Branson himself holed up in his — or rather, his hotel’s — private wine cellar during the hurricane. In a fine example of hyperbole, he climbed out to demand that the international community fund “a new Marshall Plan” to help those parts of the Caribbean devastated by Irma, and in particular the BVI, to recover. He seems unaware that when the original Marshall Plan was launched Europe had just come out of a war that had killed tens of millions; however tragic the events of last month, Irma had merely killed tens. In 1945 Western Europe had a population of more than 140 million; the BVI have a population of 28,000. Before the storm, this British Overseas Territory had a per capita GDP slightly higher than that of the UK itself. Perhaps what the islands need is not a Marshall Plan but a Branson Plan. With his business interests and experience in travel Branson would be ideally placed to rebuild the BVI’s tourism industry; the other mainstay of the economy, offshore banking, can surely look after itself. 

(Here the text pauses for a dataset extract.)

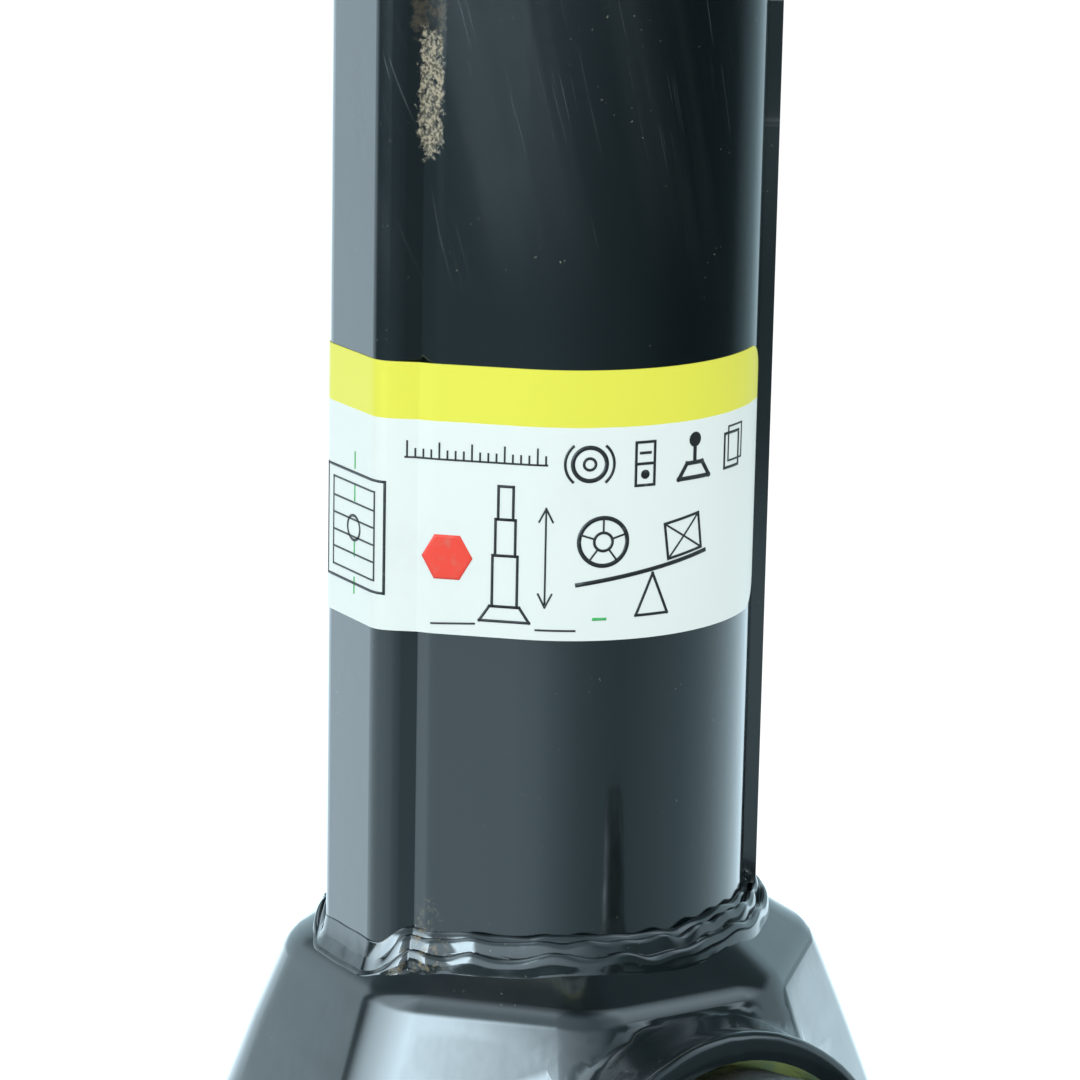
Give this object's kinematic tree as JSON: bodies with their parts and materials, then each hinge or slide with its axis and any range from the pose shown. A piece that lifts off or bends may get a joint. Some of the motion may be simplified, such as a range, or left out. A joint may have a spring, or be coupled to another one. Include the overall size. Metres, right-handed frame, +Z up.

Yet perhaps this is too much to ask: Branson has a habit of asking others to pay for his own pet initiatives. During 2016’s EU referendum, anyone wanting to spend more than £10,000 on campaigning for either side during the two and a half months leading up to the vote had to register as a participant. They would then be able to spend up to £700,000. The vast majority of those who registered as participants were campaigning organisations or individuals, such as comedian Eddie Izzard and artist Wolfgang Tillmans, both Remainers. Two exceptions to this were Branson’s Virgin Management and Tim Martin’s J.D. Wetherspoon. The pub chain spent just under £100,000 of its own funds on its advertising campaign. The story with Virgin is rather different.

In the weeks before the referendum, Virgin took out newspaper advertisements featuring a personal letter from Branson urging people to vote Remain. The campaign cost nearly £500,000 — but the money did not predominantly come from Branson’s, or indeed Virgin’s, funds. By far the largest donor to Remain causes during the period in which all donations had to be declared was David Sainsbury, Labour peer and the last family member to serve as chairman of the eponymous supermarket chain. Sainsbury spent well over £4 million of his own money on the referendum. He is no stranger to giving away his money, having donated well over £1 billion to charity, much more than the £560 million which, according to the Sunday Times Rich List, remains of his personal fortune.

Amidst the donations from Sainsbury to the official Remain campaign, the Labour and Liberal Democrat Remain campaigns, and myriad smaller campaigning groups, there are a few which look rather peculiar. The Electoral Commission records two donations, of £210,000 each, from Sainsbury to Virgin Management, an outfit which presumably does not have to rely on charitable largesse. It appears that £420,000 of the £488,000 Virgin spent on Branson’s personal letter to the electorate did not come from the company, or indeed Branson himself. It is odd for a billionaire to rely on a less wealthy man to pay for his own communications with the electorate.

If the residents of the BVI are relying on their resident tycoon to rebuild their islands, they may well have a long wait.